Waiting as a patient
Filed in archive Miscellany by kevin on August 20, 2005
Waiting has long been part of medicine. Patients like Ms. Odlum wait for test results; others spend weeks or months waiting for appointments or stranded for hours in doctors(Kolata, "Sick and Scared, and Waiting, Waiting, Waiting", NY Times, Aug.20)' waiting rooms.
But health care researchers say the waiting problem has only gotten worse. Advances in technology have created more tests and procedures to wait for, and new drugs and treatments mean more people need more doctor visits. Doctors' appointments for people over 45 increased by more than 20 percent in the last decade, according to the National Center for Health Statistics. Emergency room visits increased by 23 percent, although the number of hospitals declined by 15 percent.
Some doctors say they doublebook appointments to make up for patient cancellations. And doctors say they are pulled in so many directions that, in many cases, long waits are unavoidable.

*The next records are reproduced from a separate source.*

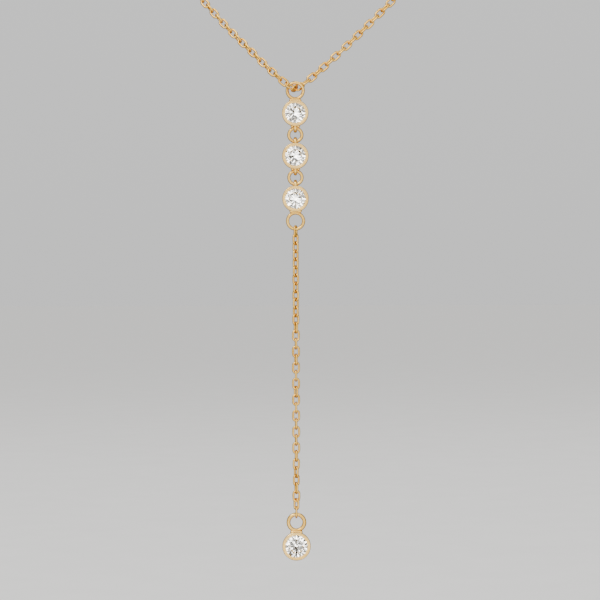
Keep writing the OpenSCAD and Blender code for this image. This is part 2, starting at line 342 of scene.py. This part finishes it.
# the clasp's own link on the left is at x -3.845, and the link in the end ring at x 5.215
left_end = S[0] + (ROUTE[0][0] + 3.845)
n_left = round((S_LEFT - left_end) / PITCH)
n_right = round((S[-1] + 0.315 - S_RIGHT) / PITCH)
for k in range(1, n_left + 1):
    mids[-k] = S_LEFT + (left_end - S_LEFT) * k / n_left
for k in range(1, n_right + 1):
    mids[5 + k] = S_RIGHT + (S[-1] + 0.315 - S_RIGHT) * k / n_right
order = sorted(mids)
s_mid = np.array([mids[k] for k in order])
s_joint = np.concatenate([[s_mid[0] - 0.6], (s_mid[1:] + s_mid[:-1]) / 2, [s_mid[-1] + 0.6]])
joint_pts = np.array([on_route(s) for s in s_joint])
# Where links 0 to 5 bear on each other inside the top ring: the chain comes
# in front of the ring's left side, drops through it and leaves behind the right side.
IN_RING = np.array([[-1.35, -1.13, 0.35], [-0.35, -0.63, -0.25], [0.13, 0.55, -0.19],
                    [1.13, 0.96, 0.52], [2.14, 1.22, 1.25]])
j0 = order.index(0) + 1
off_left, off_right = IN_RING[0] - joint_pts[j0], IN_RING[4] - joint_pts[j0 + 4]
for step, part in ((1, 0.75), (2, 0.5), (3, 0.25)):
    joint_pts[j0 - step] += part * off_left
    joint_pts[j0 + 4 + step] += part * off_right
joint_pts[j0:j0 + 5] = IN_RING
centres = (joint_pts[1:] + joint_pts[:-1]) / 2
dirs = np.diff(joint_pts, axis=0)
dirs /= np.linalg.norm(dirs, axis=1)[:, None]

# normals: carried along without twist from link 0, which faces the camera
i0 = order.index(0)
flat = np.zeros_like(dirs)
n = TO_CAMERA - dirs[i0] * np.dot(TO_CAMERA, dirs[i0])
flat[i0] = n / np.linalg.norm(n)
for i in range(i0 - 1, -1, -1):
    flat[i] = carry(flat[i + 1], dirs[i + 1], dirs[i])
for i in range(i0 + 1, len(order)):
    flat[i] = carry(flat[i - 1], dirs[i - 1], dirs[i])
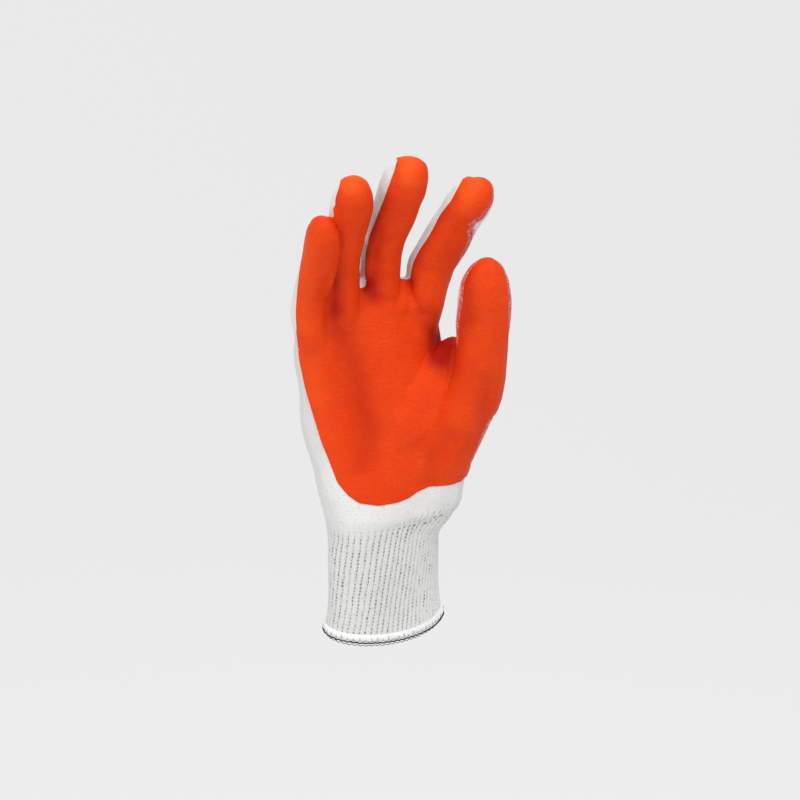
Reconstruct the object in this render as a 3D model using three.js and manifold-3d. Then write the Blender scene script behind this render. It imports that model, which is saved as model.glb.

"There is nothing magic about waiting," said Dr. Charles K. Francis, president of the American College of Physicians.
"Most of us have patients in the hospital and patients in the office," Dr. Francis said. "Then the patient has to go to the lab, and medicine is unpredictable."
He added that insurance companies reimbursed doctors at lower rates than in the past, resulting in intense pressure to see large numbers of patients. "You have to work long hours and see more patients just to keep your office open," he said.
Recently, however, patients, some doctors and researchers have begun to ask why medicine cannot be as accountable to its customers as any other business. And some doctors' offices and hospitals are starting to solve their waiting problems by applying techniques that businesses use.